● Directions:
Identify the lines holding "Vector" and copy them.
>> begin Supplied entries
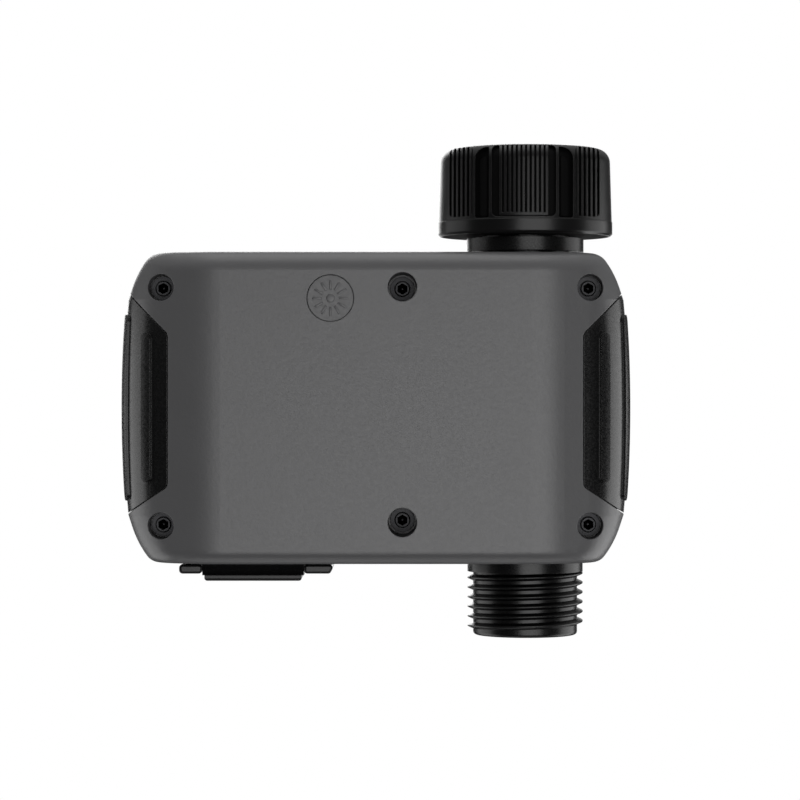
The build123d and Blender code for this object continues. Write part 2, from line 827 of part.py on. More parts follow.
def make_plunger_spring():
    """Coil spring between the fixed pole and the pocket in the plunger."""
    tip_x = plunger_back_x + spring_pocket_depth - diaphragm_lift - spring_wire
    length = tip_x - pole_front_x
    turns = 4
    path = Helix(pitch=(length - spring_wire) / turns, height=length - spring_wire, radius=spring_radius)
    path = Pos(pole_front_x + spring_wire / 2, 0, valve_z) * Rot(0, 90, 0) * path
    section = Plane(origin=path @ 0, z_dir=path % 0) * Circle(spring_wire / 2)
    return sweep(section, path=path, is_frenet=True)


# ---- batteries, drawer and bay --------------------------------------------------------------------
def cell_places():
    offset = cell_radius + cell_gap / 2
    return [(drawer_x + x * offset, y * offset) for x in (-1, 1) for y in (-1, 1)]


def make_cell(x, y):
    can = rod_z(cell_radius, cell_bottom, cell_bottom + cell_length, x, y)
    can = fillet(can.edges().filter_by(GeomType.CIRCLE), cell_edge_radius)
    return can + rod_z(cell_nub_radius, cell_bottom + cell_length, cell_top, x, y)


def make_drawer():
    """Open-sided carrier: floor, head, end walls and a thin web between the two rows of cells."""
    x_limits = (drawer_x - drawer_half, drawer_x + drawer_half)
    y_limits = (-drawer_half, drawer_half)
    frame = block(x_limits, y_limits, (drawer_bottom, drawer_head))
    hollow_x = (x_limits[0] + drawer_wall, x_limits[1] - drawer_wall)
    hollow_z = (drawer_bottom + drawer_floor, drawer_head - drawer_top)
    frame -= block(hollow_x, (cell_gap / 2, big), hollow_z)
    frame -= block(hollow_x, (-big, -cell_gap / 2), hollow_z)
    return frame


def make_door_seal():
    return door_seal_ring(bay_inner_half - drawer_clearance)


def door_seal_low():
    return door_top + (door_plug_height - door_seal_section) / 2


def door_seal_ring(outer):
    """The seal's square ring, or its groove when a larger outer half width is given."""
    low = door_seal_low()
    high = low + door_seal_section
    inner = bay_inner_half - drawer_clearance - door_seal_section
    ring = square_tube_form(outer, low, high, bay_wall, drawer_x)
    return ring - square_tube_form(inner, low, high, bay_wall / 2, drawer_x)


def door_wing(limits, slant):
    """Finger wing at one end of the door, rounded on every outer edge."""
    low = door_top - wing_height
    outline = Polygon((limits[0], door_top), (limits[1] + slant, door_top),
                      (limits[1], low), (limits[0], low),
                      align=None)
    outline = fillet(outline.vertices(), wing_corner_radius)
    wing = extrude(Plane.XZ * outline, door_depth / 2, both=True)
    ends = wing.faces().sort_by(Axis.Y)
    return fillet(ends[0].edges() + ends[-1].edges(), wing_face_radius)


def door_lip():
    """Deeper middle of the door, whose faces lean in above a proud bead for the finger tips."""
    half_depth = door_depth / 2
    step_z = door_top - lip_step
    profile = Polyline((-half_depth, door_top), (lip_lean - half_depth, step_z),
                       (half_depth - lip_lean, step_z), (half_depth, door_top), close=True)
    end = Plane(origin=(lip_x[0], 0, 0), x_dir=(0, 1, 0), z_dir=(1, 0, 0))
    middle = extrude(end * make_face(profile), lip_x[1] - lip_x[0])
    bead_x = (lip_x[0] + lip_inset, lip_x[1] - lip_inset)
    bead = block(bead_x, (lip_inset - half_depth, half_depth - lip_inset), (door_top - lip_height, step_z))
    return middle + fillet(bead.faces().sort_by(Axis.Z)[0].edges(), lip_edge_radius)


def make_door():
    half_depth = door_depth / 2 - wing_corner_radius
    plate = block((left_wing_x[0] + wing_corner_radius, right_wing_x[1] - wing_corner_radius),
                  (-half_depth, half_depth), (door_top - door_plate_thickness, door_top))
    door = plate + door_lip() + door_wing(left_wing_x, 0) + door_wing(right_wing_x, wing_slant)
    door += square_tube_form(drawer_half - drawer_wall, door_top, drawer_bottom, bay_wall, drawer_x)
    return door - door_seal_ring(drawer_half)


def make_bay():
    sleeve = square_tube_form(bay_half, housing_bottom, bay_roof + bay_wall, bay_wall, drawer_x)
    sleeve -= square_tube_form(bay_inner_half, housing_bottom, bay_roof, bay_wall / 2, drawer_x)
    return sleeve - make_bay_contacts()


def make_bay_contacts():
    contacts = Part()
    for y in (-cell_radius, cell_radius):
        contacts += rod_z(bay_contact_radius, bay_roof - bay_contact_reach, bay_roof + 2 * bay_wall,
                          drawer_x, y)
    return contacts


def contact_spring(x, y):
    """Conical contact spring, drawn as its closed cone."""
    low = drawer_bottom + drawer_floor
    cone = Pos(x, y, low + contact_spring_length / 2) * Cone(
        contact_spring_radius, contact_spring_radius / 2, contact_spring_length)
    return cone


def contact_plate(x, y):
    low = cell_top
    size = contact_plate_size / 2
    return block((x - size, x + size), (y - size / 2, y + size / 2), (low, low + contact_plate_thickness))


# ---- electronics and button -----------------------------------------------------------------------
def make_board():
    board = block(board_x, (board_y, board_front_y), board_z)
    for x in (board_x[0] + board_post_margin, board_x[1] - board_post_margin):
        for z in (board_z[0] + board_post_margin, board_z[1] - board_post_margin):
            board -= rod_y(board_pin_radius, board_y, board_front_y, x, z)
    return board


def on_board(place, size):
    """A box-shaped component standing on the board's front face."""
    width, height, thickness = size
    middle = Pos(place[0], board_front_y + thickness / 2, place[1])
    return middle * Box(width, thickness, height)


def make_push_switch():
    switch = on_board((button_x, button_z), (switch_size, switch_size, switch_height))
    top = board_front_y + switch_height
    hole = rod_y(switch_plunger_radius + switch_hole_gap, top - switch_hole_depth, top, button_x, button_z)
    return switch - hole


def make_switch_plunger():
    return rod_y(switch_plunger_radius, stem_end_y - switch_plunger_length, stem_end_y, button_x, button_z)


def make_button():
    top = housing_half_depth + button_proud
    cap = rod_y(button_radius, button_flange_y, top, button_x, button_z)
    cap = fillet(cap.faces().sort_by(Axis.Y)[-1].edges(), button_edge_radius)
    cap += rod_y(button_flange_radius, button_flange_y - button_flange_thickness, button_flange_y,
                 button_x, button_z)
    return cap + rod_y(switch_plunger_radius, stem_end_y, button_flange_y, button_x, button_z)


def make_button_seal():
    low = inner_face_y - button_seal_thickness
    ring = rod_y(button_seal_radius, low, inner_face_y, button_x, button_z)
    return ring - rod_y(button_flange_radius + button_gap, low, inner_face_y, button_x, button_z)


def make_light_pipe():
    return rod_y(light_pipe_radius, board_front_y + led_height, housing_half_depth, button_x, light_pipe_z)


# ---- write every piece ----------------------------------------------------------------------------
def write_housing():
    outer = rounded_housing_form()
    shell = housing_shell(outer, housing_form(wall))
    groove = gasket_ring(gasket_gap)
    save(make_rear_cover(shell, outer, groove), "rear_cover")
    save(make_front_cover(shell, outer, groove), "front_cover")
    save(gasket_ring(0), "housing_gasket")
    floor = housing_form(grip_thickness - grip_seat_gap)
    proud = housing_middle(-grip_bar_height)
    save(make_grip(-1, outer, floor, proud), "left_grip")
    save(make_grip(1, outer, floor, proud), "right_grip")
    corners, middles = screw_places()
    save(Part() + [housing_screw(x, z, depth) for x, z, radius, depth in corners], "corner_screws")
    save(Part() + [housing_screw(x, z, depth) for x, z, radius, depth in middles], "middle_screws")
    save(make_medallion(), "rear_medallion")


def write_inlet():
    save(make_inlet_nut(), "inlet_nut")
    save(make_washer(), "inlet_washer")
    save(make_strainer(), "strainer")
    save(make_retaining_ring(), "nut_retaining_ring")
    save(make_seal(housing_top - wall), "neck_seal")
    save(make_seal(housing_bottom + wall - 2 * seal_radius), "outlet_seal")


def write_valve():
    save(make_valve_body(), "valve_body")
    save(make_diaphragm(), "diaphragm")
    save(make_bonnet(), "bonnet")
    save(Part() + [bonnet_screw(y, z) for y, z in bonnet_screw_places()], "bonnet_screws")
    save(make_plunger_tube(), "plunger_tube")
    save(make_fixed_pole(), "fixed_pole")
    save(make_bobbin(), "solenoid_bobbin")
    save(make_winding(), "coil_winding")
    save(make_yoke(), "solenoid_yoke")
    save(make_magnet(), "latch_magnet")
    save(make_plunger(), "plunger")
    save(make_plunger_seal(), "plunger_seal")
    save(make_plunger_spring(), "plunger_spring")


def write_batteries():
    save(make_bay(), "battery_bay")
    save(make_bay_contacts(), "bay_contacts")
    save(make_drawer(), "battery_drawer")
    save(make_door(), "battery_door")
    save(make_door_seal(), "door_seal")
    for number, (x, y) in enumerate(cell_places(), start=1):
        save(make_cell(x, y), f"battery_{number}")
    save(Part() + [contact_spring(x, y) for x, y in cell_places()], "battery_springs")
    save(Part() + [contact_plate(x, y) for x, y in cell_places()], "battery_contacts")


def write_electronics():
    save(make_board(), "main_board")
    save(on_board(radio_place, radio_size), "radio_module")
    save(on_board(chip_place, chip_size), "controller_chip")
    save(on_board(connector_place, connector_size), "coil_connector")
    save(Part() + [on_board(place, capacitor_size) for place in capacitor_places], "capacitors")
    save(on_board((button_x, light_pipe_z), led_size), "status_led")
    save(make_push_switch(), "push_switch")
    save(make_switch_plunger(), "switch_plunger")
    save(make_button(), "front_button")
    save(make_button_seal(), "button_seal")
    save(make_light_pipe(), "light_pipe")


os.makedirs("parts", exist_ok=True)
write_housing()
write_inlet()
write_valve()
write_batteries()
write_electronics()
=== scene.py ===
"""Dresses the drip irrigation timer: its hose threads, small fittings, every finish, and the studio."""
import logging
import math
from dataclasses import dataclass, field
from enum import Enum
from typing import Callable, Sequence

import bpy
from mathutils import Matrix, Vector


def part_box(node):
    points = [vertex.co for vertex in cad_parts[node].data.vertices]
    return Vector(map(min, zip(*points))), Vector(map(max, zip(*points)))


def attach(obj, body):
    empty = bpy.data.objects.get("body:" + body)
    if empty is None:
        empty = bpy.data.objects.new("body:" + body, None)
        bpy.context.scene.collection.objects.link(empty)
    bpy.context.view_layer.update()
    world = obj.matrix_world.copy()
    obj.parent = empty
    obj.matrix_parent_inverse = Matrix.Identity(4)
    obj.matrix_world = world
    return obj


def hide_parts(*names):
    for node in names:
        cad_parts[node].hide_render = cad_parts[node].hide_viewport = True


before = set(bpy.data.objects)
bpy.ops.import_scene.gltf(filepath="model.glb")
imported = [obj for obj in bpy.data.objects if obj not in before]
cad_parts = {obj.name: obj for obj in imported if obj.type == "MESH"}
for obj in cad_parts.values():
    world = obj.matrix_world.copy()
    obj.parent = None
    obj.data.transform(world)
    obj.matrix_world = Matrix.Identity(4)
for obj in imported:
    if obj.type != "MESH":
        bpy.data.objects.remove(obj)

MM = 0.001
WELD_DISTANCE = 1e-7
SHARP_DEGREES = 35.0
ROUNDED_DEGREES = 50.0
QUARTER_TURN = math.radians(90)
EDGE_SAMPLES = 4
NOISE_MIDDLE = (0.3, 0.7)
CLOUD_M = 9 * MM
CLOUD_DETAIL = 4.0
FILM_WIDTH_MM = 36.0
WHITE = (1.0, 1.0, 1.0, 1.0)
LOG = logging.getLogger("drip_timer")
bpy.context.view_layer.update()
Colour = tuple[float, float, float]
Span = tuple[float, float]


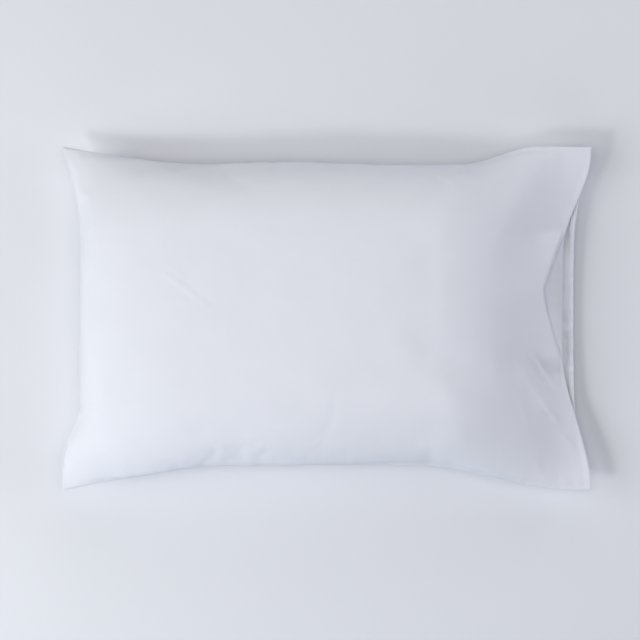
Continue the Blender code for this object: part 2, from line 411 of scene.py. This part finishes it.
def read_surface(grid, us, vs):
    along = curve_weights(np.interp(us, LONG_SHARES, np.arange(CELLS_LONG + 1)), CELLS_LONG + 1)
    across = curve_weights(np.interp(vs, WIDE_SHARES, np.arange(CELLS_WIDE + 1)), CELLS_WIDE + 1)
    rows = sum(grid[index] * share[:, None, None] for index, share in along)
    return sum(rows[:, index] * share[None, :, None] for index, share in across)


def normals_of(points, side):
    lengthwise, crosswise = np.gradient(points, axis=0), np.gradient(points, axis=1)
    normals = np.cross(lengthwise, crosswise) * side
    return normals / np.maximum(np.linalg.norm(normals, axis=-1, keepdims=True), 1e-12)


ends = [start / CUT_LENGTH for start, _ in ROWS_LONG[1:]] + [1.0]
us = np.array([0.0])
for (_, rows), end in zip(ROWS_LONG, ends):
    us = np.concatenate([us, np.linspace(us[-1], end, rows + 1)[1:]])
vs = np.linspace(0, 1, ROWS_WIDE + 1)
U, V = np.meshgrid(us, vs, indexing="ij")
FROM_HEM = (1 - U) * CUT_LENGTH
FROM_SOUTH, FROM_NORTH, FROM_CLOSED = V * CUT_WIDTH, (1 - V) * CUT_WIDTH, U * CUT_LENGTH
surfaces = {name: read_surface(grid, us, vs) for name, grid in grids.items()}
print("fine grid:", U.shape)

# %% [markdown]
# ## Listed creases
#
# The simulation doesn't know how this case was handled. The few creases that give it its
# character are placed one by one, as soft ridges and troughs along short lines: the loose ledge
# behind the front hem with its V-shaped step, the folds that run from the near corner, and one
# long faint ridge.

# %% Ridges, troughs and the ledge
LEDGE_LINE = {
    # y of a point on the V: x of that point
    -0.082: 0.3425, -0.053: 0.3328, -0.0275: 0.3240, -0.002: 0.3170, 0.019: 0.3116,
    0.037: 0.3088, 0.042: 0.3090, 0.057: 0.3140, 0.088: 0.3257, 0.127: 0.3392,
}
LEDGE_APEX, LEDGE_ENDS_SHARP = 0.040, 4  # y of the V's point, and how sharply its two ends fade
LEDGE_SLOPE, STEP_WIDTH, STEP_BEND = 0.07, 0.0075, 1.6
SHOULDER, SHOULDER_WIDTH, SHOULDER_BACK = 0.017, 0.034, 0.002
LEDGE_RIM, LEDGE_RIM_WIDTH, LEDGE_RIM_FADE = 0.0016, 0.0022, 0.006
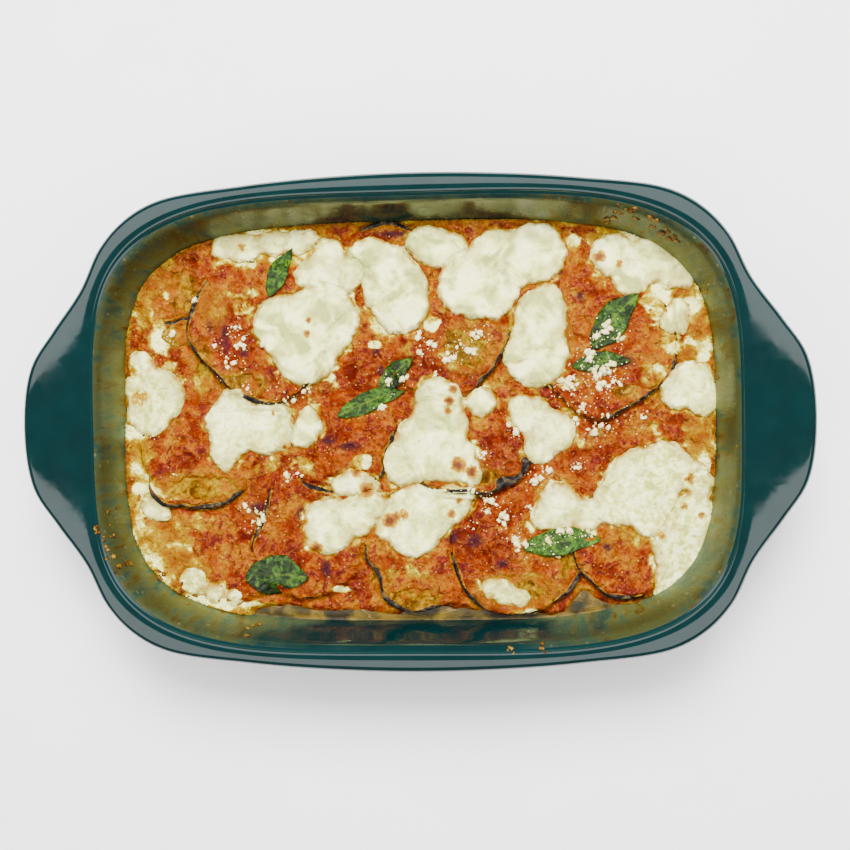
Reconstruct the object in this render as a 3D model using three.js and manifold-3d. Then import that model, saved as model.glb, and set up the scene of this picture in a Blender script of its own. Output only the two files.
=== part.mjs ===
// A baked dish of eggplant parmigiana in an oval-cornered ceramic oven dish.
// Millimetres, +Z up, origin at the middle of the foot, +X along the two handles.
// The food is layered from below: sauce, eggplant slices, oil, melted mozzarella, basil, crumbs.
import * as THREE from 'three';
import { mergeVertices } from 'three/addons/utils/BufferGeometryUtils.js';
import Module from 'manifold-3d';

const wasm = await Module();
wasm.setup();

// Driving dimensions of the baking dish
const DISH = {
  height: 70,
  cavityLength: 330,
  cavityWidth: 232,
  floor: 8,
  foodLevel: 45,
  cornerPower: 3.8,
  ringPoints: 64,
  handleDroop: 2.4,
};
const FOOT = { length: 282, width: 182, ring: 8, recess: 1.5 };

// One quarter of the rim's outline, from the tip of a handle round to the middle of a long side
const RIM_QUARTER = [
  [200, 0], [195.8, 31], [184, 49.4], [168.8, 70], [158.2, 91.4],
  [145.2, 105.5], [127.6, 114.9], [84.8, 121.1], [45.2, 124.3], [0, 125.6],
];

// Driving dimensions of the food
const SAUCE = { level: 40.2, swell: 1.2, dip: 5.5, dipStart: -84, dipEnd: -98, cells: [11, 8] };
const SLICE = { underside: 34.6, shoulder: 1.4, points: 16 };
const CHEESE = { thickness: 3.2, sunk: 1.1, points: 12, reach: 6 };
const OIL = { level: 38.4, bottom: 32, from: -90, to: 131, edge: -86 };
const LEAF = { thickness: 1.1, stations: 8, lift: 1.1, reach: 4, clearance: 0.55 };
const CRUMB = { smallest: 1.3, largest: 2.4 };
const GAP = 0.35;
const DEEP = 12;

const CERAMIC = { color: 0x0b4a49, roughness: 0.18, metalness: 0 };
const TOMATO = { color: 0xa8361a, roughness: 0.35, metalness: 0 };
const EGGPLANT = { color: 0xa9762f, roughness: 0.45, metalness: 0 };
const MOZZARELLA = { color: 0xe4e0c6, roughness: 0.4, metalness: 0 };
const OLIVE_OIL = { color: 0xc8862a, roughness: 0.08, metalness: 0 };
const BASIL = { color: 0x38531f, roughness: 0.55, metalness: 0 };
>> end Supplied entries
● Solution for this problem:
from mathutils import Matrix, Vector
    return Vector(map(min, zip(*points))), Vector(map(max, zip(*points)))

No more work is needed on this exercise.